Dudo que ambos pensadores llegaran a sospechar lo que habría de venir: los terribles istmos ideológicos que sacudieron el mundo y una guerra extremadamente cruenta, de la que se salió, como reacción, con los mayores avances en el reconocimiento de los Derechos Humanos que nunca se habían dado. ¿Cómo permitimos que destruyeran la obra? Lo hicimos nosotros. Con nuestro silencio. A cambio, nos han dado el exacerbamiento del llamado libre mercado y la precariedad económica para la mayoría de la sociedad, con la merma de los logros duramente conseguidos. El enaltecimiento del yo individual que, sin embargo, quiere sentirse “como todo el mundo”, la inacción y la inmadurez colectiva con fuertes signos pueriles.
El cambio sustancial que trajo nuestra época fue la comunicación masiva. Y, con ella, la uniformidad y repetición de los mensajes. Si el hombre-masa decidía sobre su destino –por muy simple que este fuera–, al del siglo XXI se lo dan digerido y con profusión de impactos destinados, en buena parte, a disuadir el pensamiento crítico. Resulta paradójico ver a una ciudadanía asolada por problemas económicos, con abrumadores agravios comparativos, a la que roban su dinero en la socialmente aceptada corrupción pública, devaluados sus derechos y sus servicios esenciales, mostrando tal despreocupación. O un miedo enmascarado que le incita a mirar para otro lado pensando que así el peligro se evaporará por sí solo.
Inconsciente de su problema, la sociedad infantilizada malcría –¿para perpetuarse?–. Los niños españoles crecen en madurez social a través de las redes de internet, pero se muestran francamente desanimados ante el compromiso y el esfuerzo. “Multirregalados” –hasta tres veces en Navidad–, ven paliada la ausencia de unos padres, entregados al trabajo y a lo que este puede comprar en progresión insaciable, con el teléfono móvil. El permanente control a distancia impide el desarrollo de la facultad de decidir y afrontar los contratiempos, de equivocarse, caer y volver a levantarse, dado que una paternal voz querida soluciona el conflicto puntual. O lo que es aún peor: la de los “amigos” de Tuenti o Facebook. La educación autoritaria parió adultos reprimidos y proclives a utilizar sinuosas curvas en lugar de la línea recta. La aparente sobreprotección actual, la muerte de la iniciativa. Sensación ficticia, porque lleva de la mano justo hasta el borde del precipicio, donde desaparece todo aliento.

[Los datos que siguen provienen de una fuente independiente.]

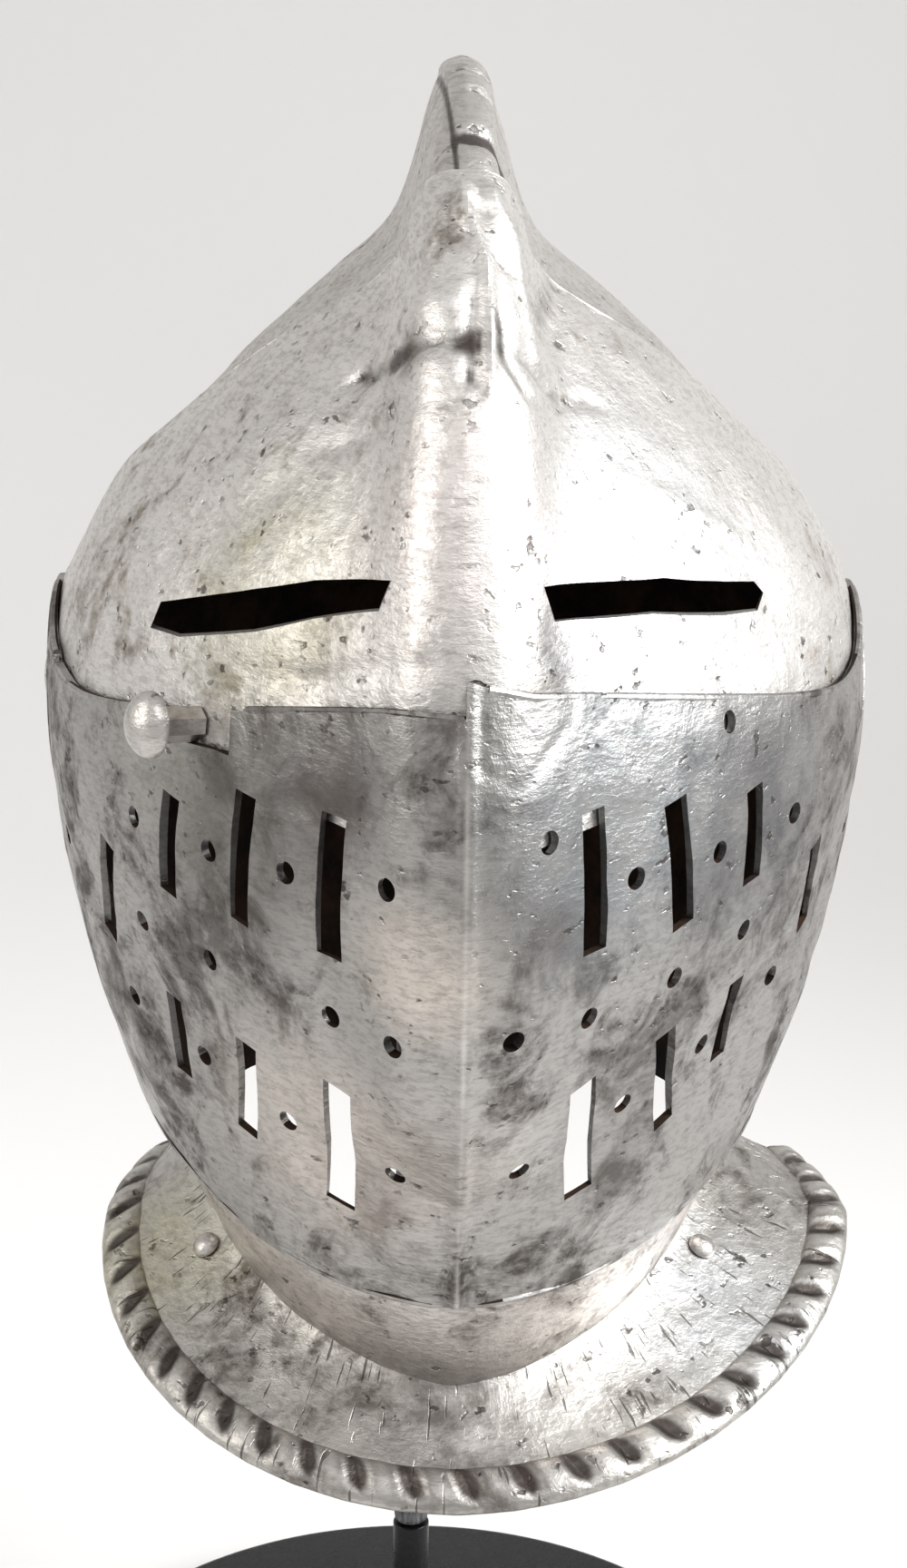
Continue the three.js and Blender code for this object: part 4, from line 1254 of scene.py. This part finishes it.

Nos hemos convertido en ciudadanos de talla única en cuerpo, usos y, casi, en ideas. Apegados al centro protector –lejos de los extremos– donde sentir el calor del otro y pasar desapercibidos, adictos a los caminos gregarios. Sin tomar las riendas de la propia vida, salvo en el canal donde nos haya tocado ubicarnos.

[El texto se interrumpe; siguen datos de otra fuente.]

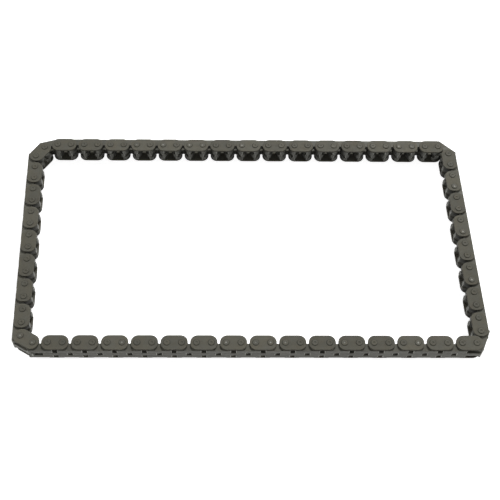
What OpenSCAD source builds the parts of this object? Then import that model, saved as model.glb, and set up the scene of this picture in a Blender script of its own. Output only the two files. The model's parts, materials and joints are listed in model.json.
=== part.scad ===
// Inverted-tooth (silent) chain, closed to an endless loop and lying flat on its side.
// Guide links and inner links follow each other in turn. Teeth point into the loop, flat backs point out.
// +X runs along the front run, +Y to the back run, +Z out of the plane of the loop.
// The origin is under the middle of the loop, on the surface that the pin heads rest on.
// Inside a link, x runs from its first pin to its second and +y points into the loop.

/* [Chain] */
// Distance between the axes of two neighbouring pins
pitch = 6.35; // [6.2:0.01:7]
// Thickness of a guide plate
guide_t = 0.75; // [0.6:0.05:1.2]
// Thickness of a toothed plate
tooth_t = 2.2; // [1.5:0.05:2.5]
// Free space between two layers of plates
layer_gap = 0.05; // [0.03:0.01:0.15]

/* [Guide plate] */
// Distance from the axis of a pin to the end of the guide plate
guide_end = 2.65; // [2.4:0.05:2.7]
// Width of a guide plate, from its outer edge to its inner edge
guide_w = 6.9; // [6.4:0.05:7]
// Radius of the corners of a guide plate
guide_corner_r = 3.15; // [2.6:0.05:3.15]

/* [Toothed plate] */
// Distance from the axis of a pin to the end of the toothed plate
tooth_end = 2.15; // [2.05:0.05:2.4]
// Distance from the pin line out to the flat back
back_offset = 3.7; // [2.8:0.05:3.8]
// Radius of the corners of the back
back_corner_r = 0.4; // [0.2:0.05:1]
// Distance from the pin line in to the tips of the teeth
tooth_reach = 3.3; // [2.8:0.05:3.4]
// Angle between an outer flank and the direction in which the tooth points
flank_angle = 30; // [25:1:32]
// Distance from the pin line in to the point where the outer flank starts
flank_start = 0.2; // [0.1:0.05:0.6]
// Radius of the round where the outer flank starts
shoulder_r = 1.6; // [0.5:0.05:2]
// Radius of the round at the tip of a tooth
tip_r = 0.35; // [0.2:0.01:0.45]
// Width of a tooth between its two tip corners
tip_w = 1.5; // [1.3:0.05:1.8]
// Radius of the round at the bottom of the crotch between the two teeth
crotch_r = 0.75; // [0.4:0.05:0.85]
// Distance from the pin line in to the bottom of the crotch
crotch_depth = -0.2; // [-0.3:0.05:0.4]

/* [Pin] */
// Diameter of a pin
pin_d = 2.1; // [1.6:0.05:2.3]
// Diameter of the riveted head of a pin
head_d = 2.9; // [2.7:0.05:3.2]
// Height of the riveted head above the guide plate
head_h = 0.25; // [0.2:0.05:0.5]
// Height of the upright rim of the riveted head
head_rim_h = 0.08; // [0.05:0.01:0.15]
// Width of the slope from the rim to the flat end of the pin
head_slope_w = 0.5; // [0.2:0.05:0.6]
// Radius of the punched dimple in the end of a pin
dimple_r = 0.55; // [0.3:0.05:0.7]
// Depth of the punched dimple in the end of a pin
dimple_depth = 0.15; // [0.05:0.01:0.2]
// Free space round a pin in a toothed plate, at the radius
running_clearance = 0.04; // [0.02:0.01:0.08]
// Free space round a pin in a guide plate, at the radius
press_clearance = 0.01; // [0.005:0.005:0.02]

/* [Loop] */
// Links in each of the four outer sections of the front run and of the back run
long_section_links = 6; // [4:1:8]
// Links in the middle section of the front run
front_middle_links = 6; // [4:2:8]
// Links in each of the three sections of the right run and of the left run
side_section_links = 5; // [3:2:7]
// Angle from the front run to the side runs
side_run_angle = 92; // [89:0.5:94]
// Angle from the link in the front left corner to the front run
front_left_angle = 30; // [24:1:34]
// Angle from the back run to the first link of the back left corner
back_left_angle = 16; // [12:1:22]
// Angle from the back run to the second link of the back left corner
back_left_second_angle = 55; // [50:1:60]

/* [Hidden] */
front_run_angle = 0;
right_angle = 90;
back_run_angle = 2 * right_angle;
// The left corners hold one link more than the right ones, so the back run has one link less than the front run
back_shortfall_links = 1;
back_middle_links = front_middle_links - back_shortfall_links;
// Sections that a run is made of
long_section_count = 5;
side_section_count = 3;
middle_section = (long_section_count + 1) / 2;

// Heights of the layers, from the surface that the lower pin heads rest on
guide_low_z = head_h;
tooth_low_z = guide_low_z + guide_t + layer_gap;
tooth_mid_z = tooth_low_z + tooth_t + layer_gap;
tooth_high_z = tooth_mid_z + tooth_t + layer_gap;
guide_high_z = tooth_high_z + tooth_t + layer_gap;
pin_len = guide_high_z + guide_t + head_h;

pin_r = pin_d / 2;
head_r = head_d / 2;
guide_len = pitch + 2 * guide_end;
tooth_len = pitch + 2 * tooth_end;
guide_bore_r = pin_r + press_clearance;
tooth_bore_r = pin_r + running_clearance;

facets = 48;

function unit(angle) = [cos(angle), sin(angle)];
function reversed(list) = [for (i = [len(list) - 1:-1:0]) list[i]];

// Directions of the links of the two right corners close the loop: they are the two equal sides of a
// triangle whose base is the gap that all other links leave.
front_left_dir = -front_left_angle;
back_left_dir = back_run_angle + back_left_angle;
back_left_second_dir = back_run_angle + back_left_second_angle;
closing_gap = -(back_shortfall_links * unit(front_run_angle) + unit(front_left_dir)
    + unit(back_left_dir) + unit(back_left_second_dir));
closing_dir = atan2(closing_gap.y, closing_gap.x);
closing_half_bend = acos(norm(closing_gap) / 2);
front_right_dir = closing_dir - closing_half_bend;
back_right_dir = closing_dir + closing_half_bend;

// Directions of the links of a section that is straight
function straight(angle, links) = [for (i = [1:links]) angle];

// Straight sections of a run; the middle one of a long run has its own number of links
function long_run(name, angle, middle_links) = [
    for (i = [1:long_section_count])
        [str(name, i), straight(angle, i == middle_section ? middle_links : long_section_links)]
];
function side_run(name, angle) =
    [for (i = [1:side_section_count]) [str(name, i), straight(angle, side_section_links)]];

// Sections of the loop, anticlockwise from above: name, directions of its links
SECTIONS = concat(
    [["front_left_corner", [front_left_dir]]],
    long_run("front_run_", front_run_angle, front_middle_links),
    [["front_right_corner", [front_right_dir]]],
    side_run("right_run_", side_run_angle),
    [["back_right_corner", [back_right_dir]]],
    long_run("back_run_", back_run_angle, back_middle_links),
    [["back_left_corner", [back_left_dir, back_left_second_dir]]],
    side_run("left_run_", back_run_angle + side_run_angle)
);

link_dirs = [for (s = SECTIONS) each s[1]];
link_count = len(link_dirs);

// First link of each section
section_starts = [
    for (i = 0, first = 0; i < len(SECTIONS); first = first + len(SECTIONS[i][1]), i = i + 1) first
];

// Pin axes round the loop from the first pin of the front left corner; link k runs from pin k to pin k + 1
pin_path = [
    for (k = 0, at = [0, 0]; k < link_count; at = at + pitch * unit(link_dirs[k]), k = k + 1) at
];
function pin_at(k) = pin_path[k % link_count];
function link_middle(k) = (pin_at(k) + pin_at(k + 1)) / 2;

// Points of the plate corners' arcs that reach furthest, to centre the loop on the origin
function corner_reach(k, x, y) =
    link_middle(k) + x * unit(link_dirs[k]) + y * unit(link_dirs[k] + right_angle);
guide_arc_x = guide_len / 2 - guide_corner_r;
guide_arc_y = guide_w / 2 - guide_corner_r;
back_arc_x = tooth_len / 2 - back_corner_r;
back_arc_y = back_offset - back_corner_r;
guide_arcs = [
    for (k = [0:2:link_count - 1], x = [-1, 1], y = [-1, 1])
        corner_reach(k, x * guide_arc_x, y * guide_arc_y)
];
back_arcs = [
    for (k = [0:link_count - 1], x = [-1, 1]) corner_reach(k, x * back_arc_x, -back_arc_y)
];
function low(axis) = min(min([for (p = guide_arcs) p[axis]]) - guide_corner_r,
    min([for (p = back_arcs) p[axis]]) - back_corner_r);
function high(axis) = max(max([for (p = guide_arcs) p[axis]]) + guide_corner_r,
    max([for (p = back_arcs) p[axis]]) + back_corner_r);
loop_middle = [for (axis = [0, 1]) (low(axis) + high(axis)) / 2];

// Places children at the middle of link k, turned along it
module at_link(k, z) {
    at = link_middle(k) - loop_middle;
    translate([at.x, at.y, z]) rotate(link_dirs[k]) children();
}

module at_pin(k) {
    at = pin_at(k) - loop_middle;
    translate([at.x, at.y, 0]) children();
}

module two_bores(r) {
    for (side = [-1, 1])
        translate([side * pitch / 2, 0]) circle(r = r, $fn = facets);
}

module guide_outline() {
    square([guide_len, 2 * guide_arc_y], center = true);
    square([2 * guide_arc_x, guide_w], center = true);
    for (x = [-1, 1], y = [-1, 1])
        translate([x * guide_arc_x, y * guide_arc_y])
            circle(r = guide_corner_r, $fn = facets);
}

module guide_plate() {
    linear_extrude(guide_t) difference() {
        guide_outline();
        two_bores(guide_bore_r);
    }
}

// Centre of the round of radius r in the corner at p, between the edges to a and b
function round_centre(a, p, b, r) =
    let (u = (a - p) / norm(a - p), v = (b - p) / norm(b - p), m = (u + v) / norm(u + v))
    p + m * r / sqrt((1 - u * v) / 2);

// Point where that round meets the edge from p to a
function round_foot(a, p, b, r) =
    let (u = (a - p) / norm(a - p), c = round_centre(a, p, b, r)) p + u * ((c - p) * u);

// Half of the toothed plate: its sharp corners from the middle of the back to the inner corner of the tip
tooth_side_x = tooth_len / 2;
flank_run = (tooth_reach - flank_start) * tan(flank_angle);
tip_outer_x = tooth_side_x - flank_run;
tip_inner_x = tip_outer_x - tip_w;
// Inner flank: the tangent from the inner corner of the tip to the round of the crotch
crotch_centre = [0, crotch_depth + crotch_r];
inner_corner = [tip_inner_x, tooth_reach];
inner_span = inner_corner - crotch_centre;
crotch_foot = crotch_centre
    + crotch_r * unit(atan2(inner_span.y, inner_span.x) - acos(crotch_r / norm(inner_span)));
half_corners = [
    [0, -back_offset],
    [tooth_side_x, -back_offset],
    [tooth_side_x, flank_start],
    [tip_outer_x, tooth_reach],
    inner_corner,
    crotch_foot
];
// Radii of the corners between the first and the last of these points
corner_radii = [back_corner_r, shoulder_r, tip_r, tip_r];
rounded_corners = [1:len(corner_radii)];

function mirrored(p) = [-p.x, p.y];

module toothed_outline() {
    centres = [
        for (i = rounded_corners)
            round_centre(half_corners[i - 1], half_corners[i], half_corners[i + 1], corner_radii[i - 1])
    ];
    feet = [
        for (i = rounded_corners, other = [-1, 1])
            round_foot(half_corners[i + other], half_corners[i], half_corners[i - other], corner_radii[i - 1])
    ];
    right_half = concat(feet, [crotch_foot]);
    left_half = [for (p = reversed(right_half)) mirrored(p)];
    difference() {
        union() {
            polygon(concat(right_half, [crotch_centre], left_half));
            for (i = rounded_corners, side = [-1, 1])
                translate([side * centres[i - 1].x, centres[i - 1].y])
                    circle(r = corner_radii[i - 1], $fn = facets);
        }
        translate(crotch_centre) circle(r = crotch_r, $fn = facets);
    }
}

module toothed_plate() {
    linear_extrude(tooth_t) difference() {
        toothed_outline();
        two_bores(tooth_bore_r);
    }
}

// Pin with a riveted head at each end: upright rim, slope and a punched dimple
module pin() {
    lower_end = [
        [0, dimple_depth],
        [dimple_r, 0],
        [head_r - head_slope_w, 0],
        [head_r, head_h - head_rim_h],
        [head_r, head_h],
        [pin_r, head_h]
    ];
    upper_end = [for (p = reversed(lower_end)) [p.x, pin_len - p.y]];
    rotate_extrude($fn = facets) polygon(concat(lower_end, upper_end));
}

// Links of a section, and whether a link is a guide link; the two kinds follow each other in turn
function links_of(section) =
    [for (i = [0:len(SECTIONS[section][1]) - 1]) section_starts[section] + i];
function is_guide_link(k) = k % 2 == 0;
function guide_links_of(section) = [for (k = links_of(section)) if (is_guide_link(k)) k];
function inner_links_of(section) = [for (k = links_of(section)) if (!is_guide_link(k)) k];

module guide_plates(section) {
    color([0.37, 0.36, 0.32])
        for (k = guide_links_of(section), z = [guide_low_z, guide_high_z])
            at_link(k, z) guide_plate();
}

module toothed_plates(section) {
    color([0.30, 0.30, 0.28]) {
        for (k = guide_links_of(section)) at_link(k, tooth_mid_z) toothed_plate();
        for (k = inner_links_of(section), z = [tooth_low_z, tooth_high_z])
            at_link(k, z) toothed_plate();
    }
}

// Pins belong to the guide links, which hold them at both ends
module pins(section) {
    color([0.40, 0.39, 0.36])
        for (k = guide_links_of(section), end = [0, 1])
            at_pin(k + end) pin();
}

// A section that is one inner link has toothed plates alone
function kinds_of(section) = len(guide_links_of(section)) > 0
    ? ["guide_plates", "toothed_plates", "pins"]
    : ["toothed_plates"];
function node_name(section, kind) = str(SECTIONS[section][0], "_", kind);
all_sections = [0:len(SECTIONS) - 1];

for (i = all_sections) {
    guide_plates(i);
    toothed_plates(i);
    pins(i);
}
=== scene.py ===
import json
import math

import bmesh
import bpy
import numpy as np
from mathutils import Matrix, Vector


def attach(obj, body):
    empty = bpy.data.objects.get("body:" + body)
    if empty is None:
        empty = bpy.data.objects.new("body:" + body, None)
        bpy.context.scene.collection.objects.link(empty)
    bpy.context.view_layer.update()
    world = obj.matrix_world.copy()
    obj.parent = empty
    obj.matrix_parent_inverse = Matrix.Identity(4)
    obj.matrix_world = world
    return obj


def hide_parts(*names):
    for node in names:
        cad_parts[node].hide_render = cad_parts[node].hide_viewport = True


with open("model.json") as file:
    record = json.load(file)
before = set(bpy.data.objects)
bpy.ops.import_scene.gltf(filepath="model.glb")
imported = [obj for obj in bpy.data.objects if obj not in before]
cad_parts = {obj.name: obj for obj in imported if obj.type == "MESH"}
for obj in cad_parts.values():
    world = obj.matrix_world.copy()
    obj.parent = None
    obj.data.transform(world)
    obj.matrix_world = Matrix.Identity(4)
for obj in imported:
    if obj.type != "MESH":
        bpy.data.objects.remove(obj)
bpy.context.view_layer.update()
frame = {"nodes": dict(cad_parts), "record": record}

# Sizes of the chain, in metres, as in its solids
MM = 0.001
PITCH = 6.35 * MM
GUIDE_T = 0.75 * MM
GUIDE_END = 2.65 * MM
GUIDE_W = 6.9 * MM
GUIDE_CORNER_R = 3.15 * MM
TOOTH_T = 2.2 * MM
TOOTH_END = 2.15 * MM
BACK_OFFSET = 3.7 * MM
BACK_CORNER_R = 0.4 * MM
TOOTH_REACH = 3.3 * MM
FLANK_ANGLE = math.radians(30)
FLANK_START = 0.2 * MM
SHOULDER_R = 1.6 * MM
TIP_R = 0.35 * MM
TIP_W = 1.5 * MM
CROTCH_R = 0.75 * MM
CROTCH_DEPTH = -0.2 * MM
PIN_R = 1.05 * MM
HEAD_R = 1.45 * MM
HEAD_H = 0.25 * MM
HEAD_RIM_H = 0.08 * MM
HEAD_SLOPE_W = 0.5 * MM
DIMPLE_R = 0.55 * MM
DIMPLE_DEPTH = 0.15 * MM
LAYER_GAP = 0.05 * MM
RUNNING_CLEARANCE = 0.04 * MM
PRESS_CLEARANCE = 0.01 * MM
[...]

La dulce abuelita resultó ser un lobo feroz. Quienes dirigen el mundo no velan por nosotros: buscan su propio beneficio. Nos acechan empachos, fríos y calores más perjudiciales que aquellos de los cuales nos alertan. Aprendamos desde pequeños los riesgos y la dicha de ejercer la libertad y el compromiso. No podemos seguir pensando que “otros” –pongan el nombre que sea– arreglarán nuestros problemas. Somos responsables de su solución. Como adultos. Porque papá es un lobo para el niño. Y la democracia, como el amor, como el presente y los proyectos vitales, se trabaja día a día.